Data monetization requires a strategic choice on which of several pathways to follow. It is important to assess the technical (data infrastructure) and analytical (human) capabilities of the company to determine which strategic pathway a company should choose for monetizing its data. The analytical capability is the mathematical and business analytical knowledge and skills of the employees in the company or in supplier firms. A company that has the data and the know-how (i.e., people and BI&A) to use the data properly will have an advantage in the era of big data.

In brief you need both tech and skills :) No wonder data analytics people are hot now.

With help of the data analytics skills you can invent new products from the data. Your PowerBI system will not just magically do the job for you.

Pass It On. In your domain, what could you delegate to an API service? For example, if it takes several steps to collect the information you need about products, should you relinquish that function to an API service for all your programs to use? Can you delegate part of “code review” to an API that can interrogate a source file for expected standards and structures in the code?

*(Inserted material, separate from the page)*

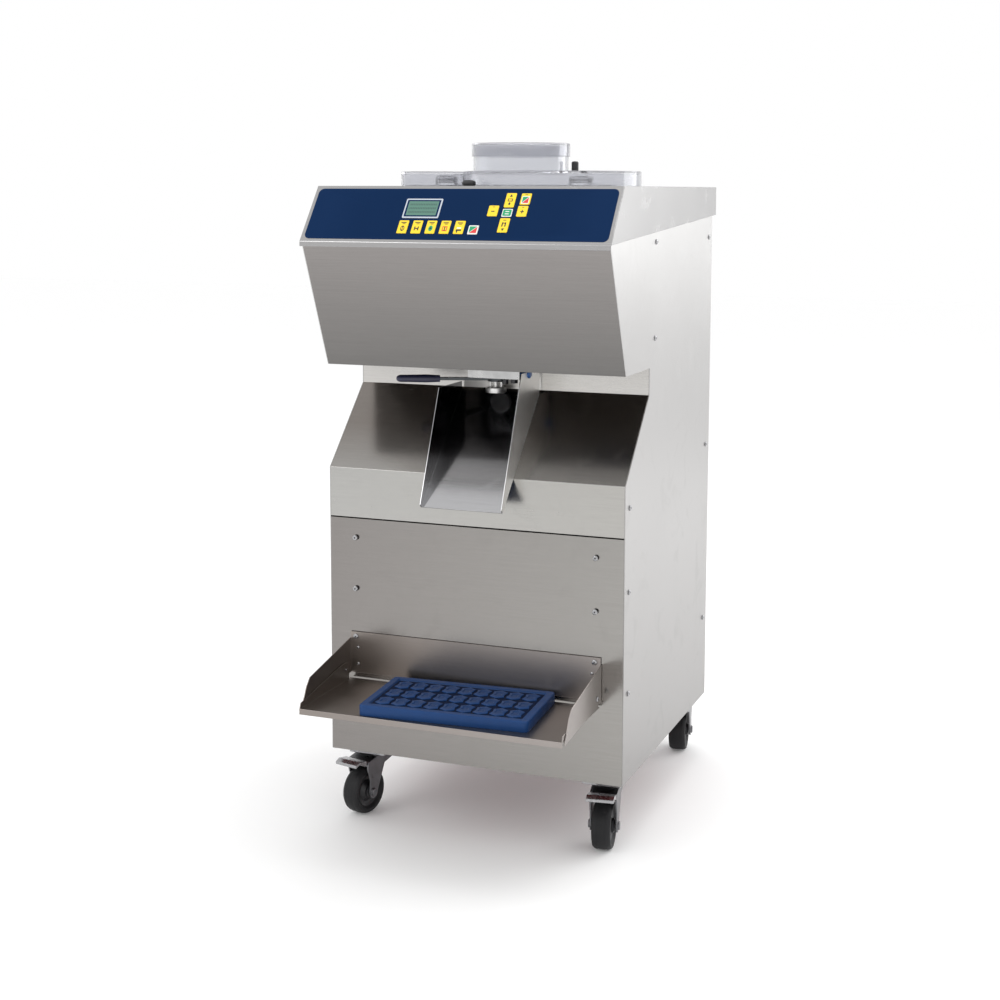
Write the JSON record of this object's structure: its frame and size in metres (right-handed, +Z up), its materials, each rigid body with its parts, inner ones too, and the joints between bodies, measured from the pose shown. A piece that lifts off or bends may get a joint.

To us at Platform of Trust this kind of thinking is more in the form in which we use existing service to fulfill some need in our process. Code analysis is one of those. Every commit is passed to code review in SonarQube.

In fact our whole platform is build with this principle in mind. Our additional services like Developer portal, website, self-service tools and so on all take advantage of platform APIs. The capabilities behind APIs are sometimes powered by internal components, but more often it’s a combination of both internal and purchased API driven service. The services do not need to worry about the complexity behind the API, those own services like the developer portal take advantage of the shared API. One might say that our core is insulated from rest of the world with APIs. That core in turn is collection of dedicated services. Simple example is Customer information. None of the portals we have need to know that at the end of the chain there’s Hubspot. For them there’s just Customer API with needed endpoints and methods.

Intuitive. In your domain, when you think about the APIs you can offer or would like to consume, think about how to make them intuitive from your client’s or provider’s perspective. Think about the language and terms used, the schema of the data, and so forth. When a developer decides to use an API, the more intuitive the API is, the easier, faster, and more successful its implementation will be.

This pretty formatting for saying that get the developer experience on track, make it a specific value for all in the company. This will attract the developers to use available APIs instead of building the solution again for the 15th time.

If the DX of your internal APIS suck, your own developers use the resources to rebuild the same again.

.

That does not sound very efficient and smart. It sounds like wasting time and money…and stupid. But you are forcing your own developers to badlands if you don’t require high quality DX also from the internal APIs.